In Cina ed in Vietnam servono il vino di serpente, in Cambogia i ragni fritti, in Europa le creste di gallo, negli USA i testicoli di toro fritto, in Corea il vino di topo… La ricercatezza culinaria apre i propri orizzonti verso piatti sempre più strani ed esotici, spinta, soprattutto, da curiosi con il desiderio di assaggiare nuove pietanze. Questa pratica però, non è diffusa esclusivamente ai giorni nostri, infatti, nel ‘700 era molto nota a William Buckland: l’assaggiatore di… tutto!
William Buckland nasce nel 1784 in Inghilterra e, dopo la laurea ad Oxford, diventa un famoso geologo, membro della Geological Society of London e della Royal Society. Ma, nonostante riversasse molto impegno negli studi paleontologi, la storia non lo ricorda per questo motivo: diventò ben presto molto famoso per la sua passione di assaggiatore, in particolare per il suo obiettivo di mangiare un esemplare di ogni specie vivente.
Nella sua carriera da assaggiatore assaporò vari animali, come una scimmia, una pantera, numerosi anfibi e rettili, un coccodrillo, e, secondo il suo giudizio, i peggiori erano la talpa ed il moscone.
Gli aneddoti più famosi raccontati sul suo conto sono due; il primo narra di come il Dr. Buckland, trovandosi in una cattedrale, abbia assaggiato il liquido rosso che si trovava sul pavimento – da tutti ritenuto sangue di santo – ed affermato che si trattasse di urina di pipistrello. Il secondo, invece, lo descrive a casa del collezionista di cimeli Lord Hardcourt, dove, trovandosi davanti il cuore di Luigi XIV, non resistette alla tentazione e lo mangiò.
A parte questi eccentrici aneddoti, Buckland fu un ottimo scienziato: fu il primo a descrivere le ossa enormi di un dinosauro, ritrovato in Inghilterra e risalente al Giurassico, dandogli il nome di Megalosaurus.
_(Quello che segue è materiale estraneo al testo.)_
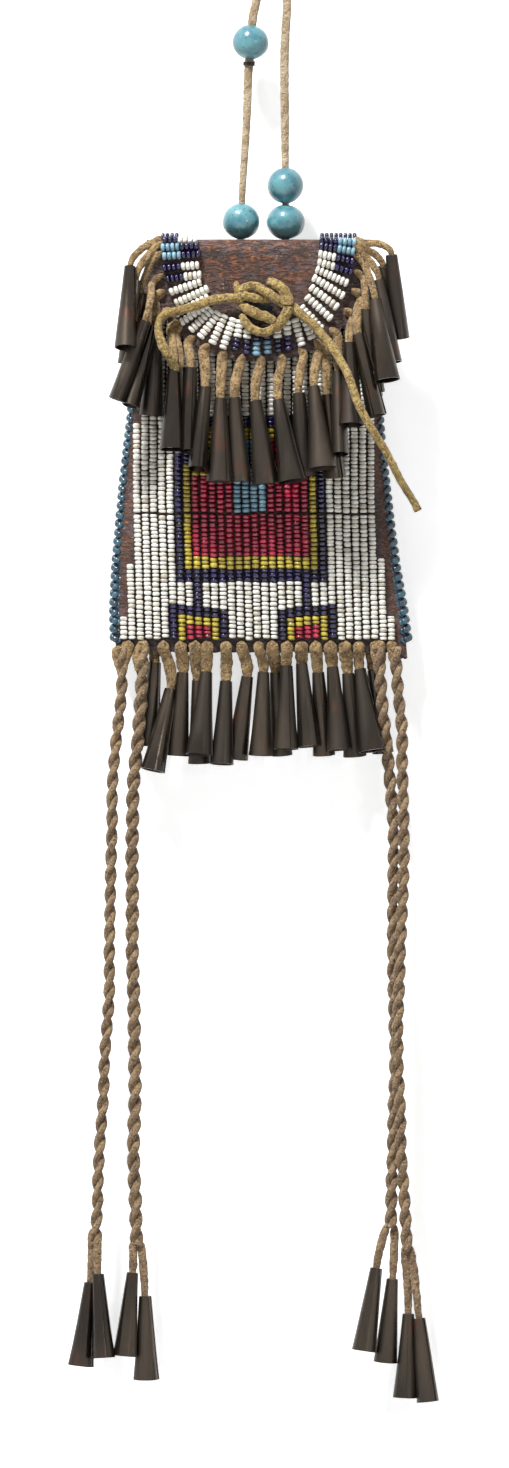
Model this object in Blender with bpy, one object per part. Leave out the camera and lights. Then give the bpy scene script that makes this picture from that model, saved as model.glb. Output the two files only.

Solo successivamente, lo zoologo Gideon Mantell rinominò l’esemplare Megalosaurus Bucklandii in suo onore.
Morì di tubercolosi nel 1856.
Buckland non fu il solo ad avere il pallino per la zoofagia: condivideva questa passione con il figlio Ron, e, probabilmente, se fossero vissuti ai giorni nostri, sarebbero sicuramente diventati ottimi critici gastronomici.